Asif Hasan, CEO of an energy-saving startup named SimpTek, says there’s “no black and white answer to” language barriers.

But studying in an American school in Bangladesh, as well as at UNB, helped him overcome his language barriers.

“I got a lot of free advice” when setting up his now very successful startup, he says.

“The way the community is set up, you can get a lot of free advice if you go up the hill to Planet Hatch. It is a very good platform for anyone who wants to start a business. You can go to the people relevant to your business or to the entrepreneurship community and that won’t necessarily cost you any money.”

Though these mentorship programs and business incubators are excellent resources, Hasan says, for some newcomers understanding business jargon is difficult.

Ramirez said there are no translators available to help newcomers understand, but that “the Multicultural Association of Fredericton [MCAF] has free English and French classes for all newcomers who want to learn to speak these languages.”

Brizzio studied English for a year at MCAF, but when she got her second job she could no longer attend the courses. It’s still difficult for her to understand everything that is discussed when she talks with professionals about starting businesses.

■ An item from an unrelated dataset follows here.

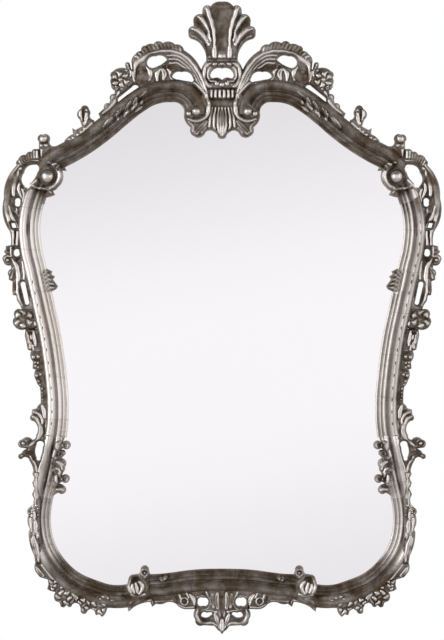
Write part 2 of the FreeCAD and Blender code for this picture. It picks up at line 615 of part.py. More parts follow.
def dowel_spots():
    """Each joint between a moulding and a junction piece: its place and its direction."""
    spots = []
    runs = (RAIL_CURL_PX + TOP_RAIL_PX, STILE_PX, LOWER_CORNER_PX, BOTTOM_RAIL_PX)
    for run in runs:
        points = [place(x, z, FRAME_BACK) for x, z in run]
        directions = tangents(points)
        ends = (0, -1)
        if run is BOTTOM_RAIL_PX:
            ends = (0,)
        for end in ends:
            spots.append((points[end], directions[end]))
    return spots


def joint_dowels(play):
    """The dowels of the left half, or the holes for them."""
    dowels = []
    for spot, direction in dowel_spots():
        for share in DOWEL_PLACE_SHARES:
            middle = spot + outward(direction) * (share * MOULDING_WIDTH)
            middle = middle + FreeCAD.Vector(0, -DOWEL_HEIGHT, 0)
            start = middle - direction * (DOWEL_REACH + play)
            length = 2 * (DOWEL_REACH + play)
            dowels.append(Part.makeCylinder(DOWEL_RADIUS + play, length, start, direction))
    return dowels


def crest_dowels(play):
    """The dowels between block, cartouche and shell on the left, or the holes for them."""
    dowels = []
    reach = CREST_DOWEL_REACH + play
    for joint_px in (CREST_CARTOUCHE_EDGE_PX[0][1], CREST_BLOCK_EDGE_PX[0][1]):
        start = place(CREST_DOWEL_PX, joint_px, FRAME_BACK + DOWEL_HEIGHT)
        start = start - FreeCAD.Vector(0, 0, reach)
        dowels.append(Part.makeCylinder(DOWEL_RADIUS + play, 2 * reach, start))
    return dowels


def screw(head, direction, radius, head_radius, head_depth, length):
    """A countersunk screw whose head lies flush at the given point."""
    shank = Part.makeCylinder(radius, length, head, direction)
    cone = Part.makeCone(head_radius, radius, head_depth, head, direction)
    return shank.fuse(cone)


def board_screws(play):
    """The screws of the left half that hold the board, or the holes for them."""
    points, directions = sight_line()
    runs = (CREST_SPAN_PX, TOP_RAIL_PX, SHOULDER_SPAN_PX, STILE_PX, WAIST_SPAN_PX, LOWER_CORNER_PX)
    screws = []
    start = 0
    for run in runs + (FOOT_SPAN_PX, BOTTOM_RAIL_PX):
        if run in (TOP_RAIL_PX, STILE_PX, LOWER_CORNER_PX, BOTTOM_RAIL_PX):
            for i in range(start + 2, start + len(run) - 1, BOARD_SCREW_EVERY):
                head = points[i] + outward(directions[i]) * SCREW_INSET
                screws.append(screw(head, FreeCAD.Vector(0, -1, 0), SCREW_RADIUS + play,
                                    SCREW_HEAD_RADIUS + play, SCREW_HEAD_DEPTH, SCREW_LENGTH + play))
        start = start + len(run)
    return screws


def hanger_axis():
    """The middle of the left ring's straight bar."""
    stile_x = min(x for x, z in STILE_PX)
    spot = place(stile_x, HANGER_HEIGHT_PX, FRAME_BACK) - FreeCAD.Vector(HANGER_INSET, 0, 0)
    return spot + FreeCAD.Vector(0, STRAP_THICKNESS + RING_REST_GAP + WIRE_RADIUS, 0)


def hanger_strap():
    """The plate on the back of the left stile, with the barrel that carries the ring."""
    axis = hanger_axis()
    corner = FreeCAD.Vector(axis.x - STRAP_WIDTH / 2, -FRAME_BACK, axis.z - STRAP_LENGTH)
    plate = Part.makeBox(STRAP_WIDTH, STRAP_THICKNESS, STRAP_LENGTH, corner)
    bore = WIRE_RADIUS + WIRE_PLAY
    left = axis - FreeCAD.Vector(BARREL_LENGTH / 2, 0, 0)
    along = FreeCAD.Vector(1, 0, 0)
    barrel = Part.makeCylinder(bore + BARREL_WALL, BARREL_LENGTH, left, along)
    rest = axis.y + FRAME_BACK
    corner = FreeCAD.Vector(left.x, -FRAME_BACK, axis.z - bore)
    neck = Part.makeBox(BARREL_LENGTH, rest, bore, corner)
    eye = Part.makeCylinder(bore, BARREL_LENGTH, left, along)
    return plate.fuse([barrel, neck]).cut(eye).removeSplitter()


def hanger_screws(play):
    """The screws of the left hanger, or the holes for them."""
    axis = hanger_axis()
    screws = []
    for drop in HANGER_SCREW_DROPS:
        head = FreeCAD.Vector(axis.x, STRAP_THICKNESS - FRAME_BACK, axis.z - drop)
        screws.append(screw(head, FreeCAD.Vector(0, -1, 0), HANGER_SCREW_RADIUS + play,
                            HANGER_SCREW_HEAD_RADIUS + play, STRAP_THICKNESS,
                            HANGER_SCREW_LENGTH + play))
    return screws


def hanger_ring():
    """The left D ring, hanging down from its bar, flat between the plate and the wall."""
    axis = hanger_axis()

    def spot(x, z):
        return axis + FreeCAD.Vector(x, 0, z)

    wide, corner, leg = RING_HALF_WIDTH, RING_CORNER_RADIUS, RING_CORNER_RADIUS + RING_LEG
    bar = wide - corner
    diagonal = corner * (1 - math.sqrt(0.5))
    edges = [
        Part.LineSegment(spot(0, 0), spot(bar, 0)).toShape(),
        Part.Arc(spot(bar, 0), spot(wide - diagonal, -diagonal), spot(wide, -corner)).toShape(),
        Part.LineSegment(spot(wide, -corner), spot(wide, -leg)).toShape(),
        Part.Arc(spot(wide, -leg), spot(0, -leg - wide), spot(-wide, -leg)).toShape(),
        Part.LineSegment(spot(-wide, -leg), spot(-wide, -corner)).toShape(),
        Part.Arc(spot(-wide, -corner), spot(diagonal - wide, -diagonal), spot(-bar, 0)).toShape(),
        Part.LineSegment(spot(-bar, 0), spot(0, 0)).toShape(),
    ]
    sweep = Part.BRepOffsetAPI.MakePipeShell(Part.Wire(edges))
    round_wire = Part.makeCircle(WIRE_RADIUS, axis, FreeCAD.Vector(1, 0, 0))
    sweep.add(Part.Wire([round_wire]))
    sweep.build()
    sweep.makeSolid()
    return sweep.shape()


def mouldings():
    """The seven lengths of moulding, before holes and rebate, by name, on the left and centre."""
    trim = slab(LOWER_TRIM_PX, FRAME_BACK - OVERRUN, FRAME_BACK + MOULDING_HEIGHT * 2)
    half_bottom = moulding(BOTTOM_RAIL_PX)
    return {
        "top_rail": moulding(RAIL_CURL_PX + TOP_RAIL_PX),
        "side_stile": moulding(STILE_PX),
        "lower_corner": largest(moulding(LOWER_CORNER_PX).cut(trim)),
        "bottom_rail": whole(half_bottom).Solids[0],
    }


def carvings(runs):
    """Every carved piece of the left half and the centre, each fitted to what it lies against."""
    placed = {}
    slot = CREST_SLOT_PX

    def add(name, shape, *touching):
        neighbours = list(runs.values()) + [placed[other] for other in touching]
        placed[name] = fitted(shape, neighbours)

    add("crest_scroll", pierced(carving(
        CREST_SCROLL_EDGE_PX, CREST_SCROLL_RELIEF, CREST_SCROLL_RIBS_PX, CREST_SCROLL_BEADS_PX,
        CREST_SCROLL_HOLES_PX), slot))
    add("crest_flower", pierced(carving(
        CREST_FLOWER_EDGE_PX, CREST_FLOWER_RELIEF, CREST_FLOWER_RIBS_PX, CREST_FLOWER_BEADS_PX),
        slot), "crest_scroll")
    add("rail_leaf_spray", carving(RAIL_SPRAY_EDGE_PX, RAIL_SPRAY_RELIEF, RAIL_SPRAY_RIBS_PX),
        "crest_scroll", "crest_flower")
    add("rail_bud", carving(RAIL_BUD_EDGE_PX, RAIL_BUD_RELIEF, (), RAIL_BUD_BEADS_PX))
    add("shoulder_volute", carving(
        SHOULDER_VOLUTE_EDGE_PX, SHOULDER_VOLUTE_RELIEF, SHOULDER_VOLUTE_RIBS_PX,
        SHOULDER_VOLUTE_BEADS_PX, (SHOULDER_HOLE_PX,), 0), "rail_bud")
    add("shoulder_scroll", carving(
        SHOULDER_SCROLL_EDGE_PX, SHOULDER_SCROLL_RELIEF, SHOULDER_SCROLL_RIBS_PX, (),
        SHOULDER_SCROLL_HOLES_PX + (SHOULDER_HOLE_PX,)), "shoulder_volute")
    add("side_leaf", carving(
        SIDE_LEAF_EDGE_PX, SIDE_LEAF_RELIEF, SIDE_LEAF_RIBS_PX, (), SIDE_LEAF_HOLES_PX),
        "shoulder_scroll")
    add("side_shell", carving(SIDE_SHELL_EDGE_PX, SIDE_SHELL_RELIEF, SIDE_SHELL_RIBS_PX))
    add("side_rose", carving(SIDE_ROSE_EDGE_PX, SIDE_ROSE_RELIEF, (), SIDE_ROSE_BEADS_PX),
        "side_leaf")
    add("husk_drop", carving(
        HUSK_DROP_EDGE_PX, HUSK_DROP_RELIEF, HUSK_DROP_RIBS_PX, HUSK_DROP_BEADS_PX), "side_rose")
    add("waist_volute", carving(
        WAIST_VOLUTE_EDGE_PX, WAIST_VOLUTE_RELIEF, WAIST_VOLUTE_RIBS_PX, WAIST_VOLUTE_BEADS_PX,
        (), 0))
    add("waist_scroll", carving(
        WAIST_SCROLL_EDGE_PX, WAIST_SCROLL_RELIEF, WAIST_SCROLL_RIBS_PX, WAIST_SCROLL_BEADS_PX,
        (WAIST_SCROLL_HOLE_PX,)), "waist_volute", "husk_drop")
    add("lower_leaf", carving(
        LOWER_LEAF_EDGE_PX, LOWER_LEAF_RELIEF, LOWER_LEAF_RIBS_PX, LOWER_LEAF_BEADS_PX),
        "waist_scroll", "waist_volute")
    add("foot_volute", carving(
        FOOT_VOLUTE_EDGE_PX, FOOT_VOLUTE_RELIEF, FOOT_VOLUTE_RIBS_PX, FOOT_VOLUTE_BEADS_PX, (), 0))
    add("corner_flower", carving(
        CORNER_FLOWER_EDGE_PX, CORNER_FLOWER_RELIEF, (), CORNER_FLOWER_BEADS_PX),
        "lower_leaf", "foot_volute")
    add("foot_sprig", carving(FOOT_SPRIG_EDGE_PX, FOOT_SPRIG_RELIEF, (), FOOT_SPRIG_BEADS_PX))
    add("apron", whole(carving(
        APRON_EDGE_PX, APRON_RELIEF, APRON_RIBS_PX, (), APRON_HOLES_PX)))
    add("apron_wing", carving(
        APRON_WING_EDGE_PX, APRON_WING_RELIEF, APRON_WING_RIBS_PX, APRON_WING_BEADS_PX),
        "apron", "foot_volute")
    sides = [mirrored(runs["top_rail"]), mirrored(placed["crest_scroll"])]
    block = whole(carving(
        CREST_BLOCK_EDGE_PX, CREST_BLOCK_RELIEF, CREST_BLOCK_RIBS_PX, CREST_BLOCK_BEADS_PX, (), 0))
    placed["crest_block"] = fitted(block, [runs["top_rail"], placed["crest_scroll"]] + sides)
    cartouche = whole(carving(
        CREST_CARTOUCHE_EDGE_PX, CREST_CARTOUCHE_RELIEF, CREST_CARTOUCHE_RIBS_PX,
        CREST_CARTOUCHE_BEADS_PX, (CREST_CARTOUCHE_HOLE_PX,)))
    scrolls = [placed["crest_scroll"], mirrored(placed["crest_scroll"])]
    placed["crest_cartouche"] = fitted(cartouche, scrolls + [placed["crest_block"]])
    shell = whole(carving(CREST_SHELL_EDGE_PX, CREST_SHELL_RELIEF, CREST_SHELL_RIBS_PX))
    placed["crest_shell"] = fitted(shell, [placed["crest_cartouche"]])
    return placed


CENTRE_PIECES = ("bottom_rail", "apron", "crest_block", "crest_cartouche", "crest_shell")


def main():
    os.makedirs("parts", exist_ok=True)
    pieces = {}

    def keep(name, shape):
        pieces[name] = shape

    def keep_pair(name, shape):
        pieces[name + "_left"] = shape
        pieces[name + "_right"] = mirrored(shape)

    runs = mouldings()
    pocket = sheet(GLASS_COVER + GLASS_PLAY, FRAME_BACK - OVERRUN, FRAME_BACK + REBATE_DEPTH)
    holes = joint_dowels(DOWEL_PLAY) + crest_dowels(DOWEL_PLAY) + board_screws(SCREW_PLAY)
    holes = holes + hanger_screws(SCREW_PLAY)
    holes = holes + [mirrored(hole) for hole in holes]
    wood = dict(runs)
    wood.update(carvings(runs))
    for name, shape in wood.items():
        shape = fitted(shape, [pocket] + holes)
        if name in CENTRE_PIECES:
            keep(name, shape)
        else:
            keep_pair(name, shape)

    glass_back = FRAME_BACK + PACKING_THICKNESS
    keep("mirror_glass", sheet(GLASS_COVER, glass_back, glass_back + GLASS_THICKNESS))
    keep("glass_packing", sheet(GLASS_COVER, FRAME_BACK, glass_back))
    board = sheet(BOARD_COVER, 0, BOARD_THICKNESS)
    keep("back_panel", fitted(board, holes))

    def group(shapes):
        return Part.makeCompound(shapes + [mirrored(shape) for shape in shapes])

    keep("panel_screws", group(board_screws(0)))
    keep("joint_dowels", group(joint_dowels(0)))
    keep("crest_dowels", group(crest_dowels(0)))
    keep("hanger_screws", group(hanger_screws(0)))
    keep_pair("hanger_strap", hanger_strap().cut(hanger_screws(SCREW_PLAY)))
    keep_pair("hanger_ring", hanger_ring())

    for name, shape in pieces.items():
        shape.exportStep("parts/" + name + ".step")
    print(len(pieces), "pieces")


main()
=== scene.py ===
"""Silver leaf mirror: the carved frame, its glass and its back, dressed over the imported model.

Places that end in PX are across and down the picture, in its pixels. Depths and lifts are
millimetres in front of the wall, and the front of the mirror faces -Y.
"""

import math

import bmesh
import bpy
import numpy as np
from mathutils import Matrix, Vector, geometry


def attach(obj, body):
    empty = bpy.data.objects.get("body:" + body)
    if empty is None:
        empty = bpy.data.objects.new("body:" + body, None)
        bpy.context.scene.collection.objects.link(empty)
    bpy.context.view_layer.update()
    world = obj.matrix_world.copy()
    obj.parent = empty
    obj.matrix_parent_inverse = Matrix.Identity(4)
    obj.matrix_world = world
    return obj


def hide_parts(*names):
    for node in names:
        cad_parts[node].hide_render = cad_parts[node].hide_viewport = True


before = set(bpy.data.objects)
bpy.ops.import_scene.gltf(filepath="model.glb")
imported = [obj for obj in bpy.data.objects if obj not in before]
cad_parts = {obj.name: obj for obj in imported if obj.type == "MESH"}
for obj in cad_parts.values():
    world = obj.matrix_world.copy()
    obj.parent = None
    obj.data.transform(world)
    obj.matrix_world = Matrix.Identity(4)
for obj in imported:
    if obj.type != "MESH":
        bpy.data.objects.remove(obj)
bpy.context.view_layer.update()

bl_info = {
    "name": "Silver Leaf Mirror",
    "version": (1, 0, 0),
    "blender": (4, 5, 0),
    "location": "View3D > Sidebar > Mirror",
    "description": "Carves and gilds a rococo wall mirror round its packed frame",
    "category": "Object",
}

BODY = "frame"

# The picture's scale: the mirror's height in metres, between its top and its foot in the picture
MM = 0.001
OVERALL_HEIGHT = 1.236
TOP_PX = 0.8
FOOT_PX = 634.4
CENTRE_PX = 222.0
MIDDLE_PX = 345.0
PX = OVERALL_HEIGHT / (FOOT_PX - TOP_PX)
MM_PER_PX = PX / MM
PICTURE_HIGH = 640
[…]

Websites such as the Chamber of Commerce’s and Ignite Fredericton’s only have English or French options for languages.

“I think having more than just English and French as languages in these mentor websites should be a must,” said Brizzio.

“We all want Fredericton to keep growing. We want it to have culture and new and exciting businesses. But if the government wants us to stay in the city and open our businesses here, there are quite a few things that still need to change.”